In Buddhism and Daoism, caste isn’t an issue, and the very notion of an ineffable higher Reality (like that of Hinduism’s Brahman) opens up the theology to a large degree. Yet all the main Eastern religions — Hinduism, Buddhism, and Daoism — are rife with superstition, which can put the individual seeker under the sway of nebulous and supposedly spiritual forces.

The problem of exclusion is different in the Western or Abrahamic religions, since it’s mostly a matter of larger exclusionary divisions between religions themselves. I’ve gone over the notion of the one true faith in Abraham's Vice, Agora Phobia, Currents of Christianity, and Selective Grace, yet here I will simply note that theological exclusion is especially problematic in Christianity, since it’s a religion that prides itself on unconditional love and on overturning the wrath of a jealous Old Testament God.

If Christianity is about love, why do so many Christians put conditions on this love?

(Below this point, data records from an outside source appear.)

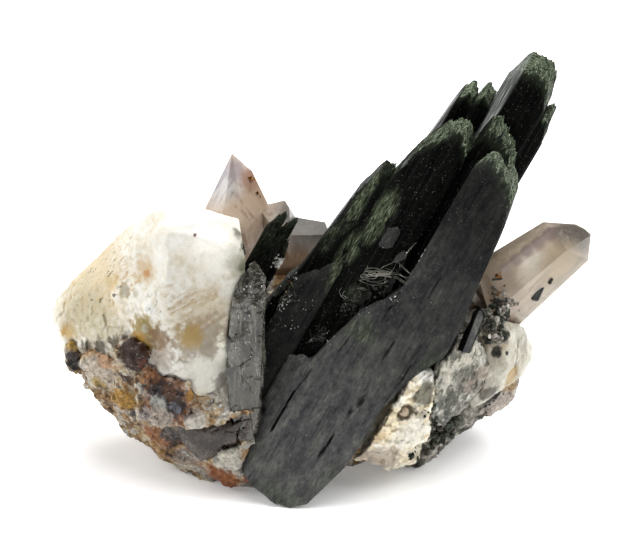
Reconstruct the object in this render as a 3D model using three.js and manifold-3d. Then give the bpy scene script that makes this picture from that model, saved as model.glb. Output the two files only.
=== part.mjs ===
// Aegirine cluster: a bundle of black aegirine blades grown through feldspar and smoky quartz.
// Millimetres, +Z up. The specimen rests on z = 0, with the origin under the middle of its box.

import * as THREE from 'three';
import { ConvexGeometry } from 'three/addons/geometries/ConvexGeometry.js';
import { ConvexHull } from 'three/addons/math/ConvexHull.js';
import { ImprovedNoise } from 'three/addons/math/ImprovedNoise.js';
import { mergeVertices } from 'three/addons/utils/BufferGeometryUtils.js';
import Module from 'manifold-3d';

const kernel = await Module();
kernel.setup();

// ---------------------------------------------------------------------------------------------
// Driving dimensions
// ---------------------------------------------------------------------------------------------

const GAP = 0.3; // clearance between a crystal and the socket that its neighbour forms around it
const REST_LEVEL = 0; // the specimen stands on what is cut flat here
const MIDDLE = new THREE.Vector3(-0.15, -0.4, 0); // middle of the box, moved to the origin
const CUT_SIZE = 120; // edge of the block that trims everything under the rest level

// The blades share one frame: S runs across the broad face, N out of it, D along the blades.
const BUNDLE_ORIGIN = new THREE.Vector3(0, 0, 26);
const ALONG = new THREE.Vector3(0.489, 0.17, 0.856).normalize();
const ACROSS = new THREE.Vector3(0.866, -0.2113, -0.453).projectOnPlane(ALONG).normalize();
const INWARD = new THREE.Vector3().crossVectors(ALONG, ACROSS);

// Blades, by group. left..right is the width (S), back..front the depth (N), and foot..tips the
// length (D), where foot and tips each give the height at the left and the right edge.
// frontLeft sets the left front edge back, so that the face turns away there.
const BLADES = {
  plate: [
    { left: 1.3, right: 4.3, back: 1.5, front: 8, frontLeft: 5.4, foot: [-22.8, -26.2], tips: [-8.3, -7] },
    { left: 4.0, right: 6.3, back: 1, front: 8, foot: [-26.2, -27.1], tips: [-5.6, 1] },
    { left: 6.1, right: 9.4, back: 1, front: 7.9, foot: [-27.1, -27.5], tips: [1.6, 6.2] },
    { left: 9.2, right: 11.5, back: 0.5, front: 8, foot: [-27.5, -26.9], tips: [7.4, 8] },
    { left: 9.7, right: 11.5, back: 0.5, front: 7.5, foot: [-20, -20], tips: [27.2, 28] },
    { left: 11.3, right: 13.2, back: 0.5, front: 7.95, foot: [-26.9, -25.4], tips: [28, 27.3] },
    { left: 13.0, right: 15.2, back: 0.5, front: 8, foot: [-25.4, -18], tips: [27.1, 25.6] },
    { left: 15.0, right: 16.1, back: 0.5, front: 7.8, foot: [-18, -15], tips: [-9.5, -11.2] },
    { left: 15.0, right: 16.2, back: 0.5, front: 7.8, foot: [-6, -4], tips: [25.2, 24.2] },
  ],
  plateEdge: [
    { left: 16.0, right: 17.5, back: 1, front: 7.6, foot: [-3, -1.2], tips: [24, 18.6] },
    { left: 17.2, right: 18.9, back: 1.5, front: 7.3, foot: [-1.4, 0.4], tips: [13.6, 7.6] },
  ],
  splinters: [
    { left: 6.3, right: 7.3, back: 1, front: 6.6, foot: [-2, -2], tips: [24.2, 26] },
    { left: 7.1, right: 8.2, back: 1, front: 7.0, foot: [-2, -2], tips: [25.4, 26.4] },
    { left: 8.0, right: 9.0, back: 1, front: 6.7, foot: [-2, -2], tips: [26.8, 26.1] },
    { left: 8.8, right: 9.9, back: 1, front: 7.2, foot: [-2, -2], tips: [26.3, 27.4] },
  ],
  glossy: [
    { left: 1.2, right: 2.7, back: -1, front: 4.6, foot: [-14, -14], tips: [20, 23.8] },
    { left: 2.5, right: 4.0, back: -1, front: 5.2, foot: [-14, -14], tips: [23.6, 26] },
    { left: 3.8, right: 5.3, back: -1, front: 5.5, foot: [-14, -14], tips: [26.2, 28] },
    { left: 5.1, right: 6.8, back: -1, front: 5.7, foot: [-14, -14], tips: [28.2, 28.4] },
    { left: 6.6, right: 8.4, back: -1, front: 5.9, foot: [-14, -14], tips: [28.3, 26.1] },
    { left: 3.9, right: 6.4, back: 4, front: 6.8, foot: [5.6, 5.6], tips: [11.3, 12.9] },
  ],
  leftRidge: [
    { left: -5.2, right: -4.0, back: -1.5, front: 2.2, foot: [-13, -13], tips: [-5.2, -1] },
    { left: -4.2, right: -3.0, back: -1.5, front: 2.9, foot: [-14, -14], tips: [-0.4, 1] },
    { left: -3.1, right: -2.2, back: -1.5, front: 2.4, frontLeft: 0.6, foot: [-15, -15], tips: [1, 6.4] },
    { left: -2.4, right: -1.5, back: -1.5, front: 2.9, frontLeft: 1.8, foot: [-15, -15], tips: [8.8, 14] },
    { left: -1.7, right: -0.2, back: -1.5, front: 3.4, foot: [-16, -16], tips: [14.6, 18.2] },
    { left: -0.4, right: 1.5, back: -1.5, front: 3.9, foot: [-18, -18], tips: [18.4, 18.7] },
    { left: -3.0, right: -0.6, back: 1, front: 3.9, foot: [-16, -16], tips: [0.2, 1.8] },
    { left: -0.8, right: 1.8, back: 1, front: 4.8, foot: [-18, -18], tips: [3.8, 6] },
  ],
  middle: [
    { left: 7.9, right: 8.9, back: -1.6, front: 4.4, foot: [-4, -4], tips: [27.4, 31] },
    { left: 8.7, right: 11.4, back: -1.6, front: 5, foot: [-4, -4], tips: [31, 30] },
    { left: 11.2, right: 14.4, back: -1.6, front: 4.8, foot: [-4, -4], tips: [29.9, 28.5] },
  ],
  rearTall: [
    { left: 7.8, right: 9.3, back: -6.4, front: -1.4, frontLeft: -3.8, foot: [-12, -12], tips: [36.9, 39.5] },
    { left: 9.1, right: 12.1, back: -7, front: -1.2, foot: [-12, -12], tips: [39.6, 39.9] },
    { left: 11.9, right: 13.3, back: -7, front: -1, foot: [-12, -12], tips: [39.9, 39.2] },
    { left: 13.1, right: 14.4, back: -6.7, front: -1.2, foot: [-12, -12], tips: [39.2, 37.0] },
    { left: 14.2, right: 15.3, back: -6.3, front: -1.6, foot: [-12, -12], tips: [34.9, 35.1] },
    { left: 15.0, right: 16.1, back: -6, front: -2, foot: [14, 20], tips: [34.9, 32.4] },
  ],
  rearShort: [
    { left: 2.7, right: 3.6, back: -7.4, front: -3.4, foot: [-10, -10], tips: [23.6, 31] },
    { left: 3.4, right: 4.6, back: -8, front: -2.9, foot: [-10, -10], tips: [31.1, 32.6] },
    { left: 4.4, right: 5.8, back: -8, front: -3.2, foot: [-10, -10], tips: [32.4, 31.8] },
    { left: 5.6, right: 6.5, back: -7.8, front: -2.8, foot: [-10, -10], tips: [32.4, 33.2] },
    { left: 6.3, right: 7.9, back: -7.6, front: -3.1, foot: [-10, -10], tips: [33.2, 32.2] },
  ],
  heart: [
    { left: 1.6, right: 15, back: -4.6, front: 1.2, foot: [-15, -15], tips: [17, 24] },
  ],
};

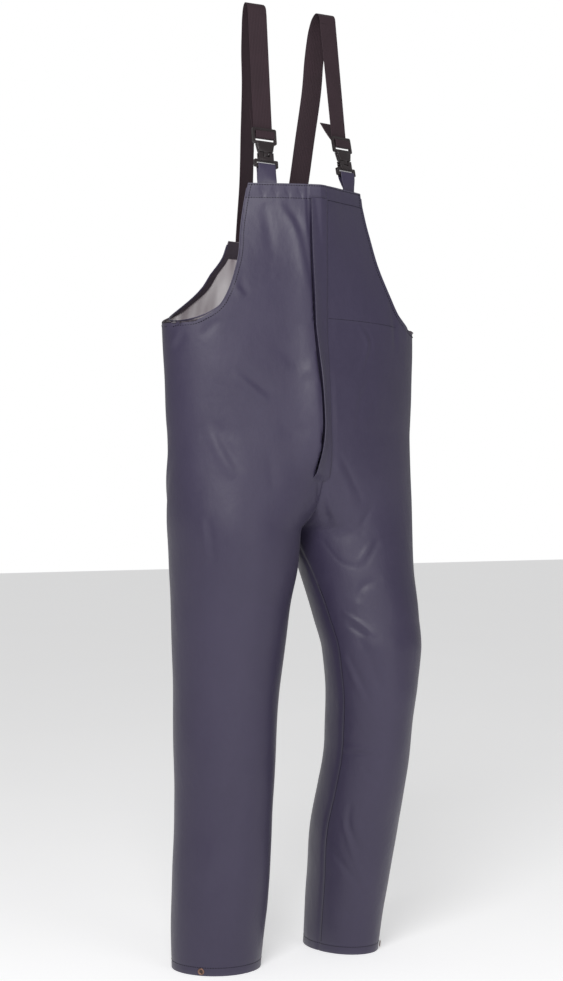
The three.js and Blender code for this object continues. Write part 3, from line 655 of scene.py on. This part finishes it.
def shell(name, half):
    """One half of the garment as one sheet, coated outside and knit inside."""
    side = SIDES[name]
    front, back = half["front"], half["back"]
    points = np.vstack([front.reshape(-1, 3), back.reshape(-1, 3)])
    faces = np.vstack([
        grid_faces(*front.shape[:2], flipped=side < 0),
        grid_faces(*back.shape[:2], flipped=side < 0, start=front.shape[0] * front.shape[1]),
    ])
    piece = make_piece(f"{name}_shell", points, faces, [COATED, LINING, COATED_DARK])
    weld(piece, 0.7)
    rubbed = piece.data.attributes.new("rubbed", "FLOAT", "POINT")
    at = np.zeros(len(piece.data.vertices) * 3)
    piece.data.vertices.foreach_get("co", at)
    rows = half["rows"]
    edges = [to_frame(e)[::3] for e in (
        front[rows:, -1], back[rows:, 0], front[-1], back[-1], front[0], back[0])]
    rubbed.data.foreach_set("value", rubbed_edges(at.reshape(-1, 3) / MM, [e / MM for e in edges]))
    thicken(piece, CLOTH, inner=1, rim=2)
    for face in piece.data.polygons:
        x, _, z = face.center / MM
        if face.material_index == 1 and abs(x) > 205 and abs(z - UNDERARM_Z) < 9:
            face.material_index = 2
    nodes = [f"{name}_{part}_panel" for part in ("lower_leg", "upper_leg", "trunk", "bib", "back")]
    settle(piece, "garment", "coated_cloth", *nodes)
    return piece


def armhole_line(name, half):
    """Points, outward normals and directions into the cloth along one armhole, front to back."""
    side, rows = SIDES[name], half["rows"]
    front, back = half["front"], half["back"]
    points = np.concatenate([front[rows:, -1][::-1], back[rows - 1:, 0]])
    normals = np.concatenate([grid_normals(front, side)[rows:, -1][::-1],
                              grid_normals(back, side)[rows - 1:, 0]])
    round_body = points / (254 ** 2, 108 ** 2, 1)
    round_body[:, 2] = 0
    round_body /= np.linalg.norm(round_body, axis=1, keepdims=True)
    low = ease((1175 - points[:, 2:]) / 40)
    normals = normals * (1 - low) + round_body * low
    run = np.gradient(points, axis=0)
    run /= np.linalg.norm(run, axis=1, keepdims=True)
    into = np.cross(run, normals) * side
    into /= np.linalg.norm(into, axis=1, keepdims=True)
    return points, normals / np.linalg.norm(normals, axis=1, keepdims=True), into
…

Why do they say we must believe exactly what they believe in order to be loved? Why do they even talk about the elect or the saved? Saved from what? God? If God is about love, and God is all powerful, then love should conquer all, including the happenstance of climate, language — and belief system itself.

It seems to me that the root of this problem is that for almost two thousand years, Christians have made the categorical error of making belief a condition for redemption. This creates a caste more intransigent than brahmins and sets up an exclusivity in which love, the finest spiritual love, becomes a function of belief.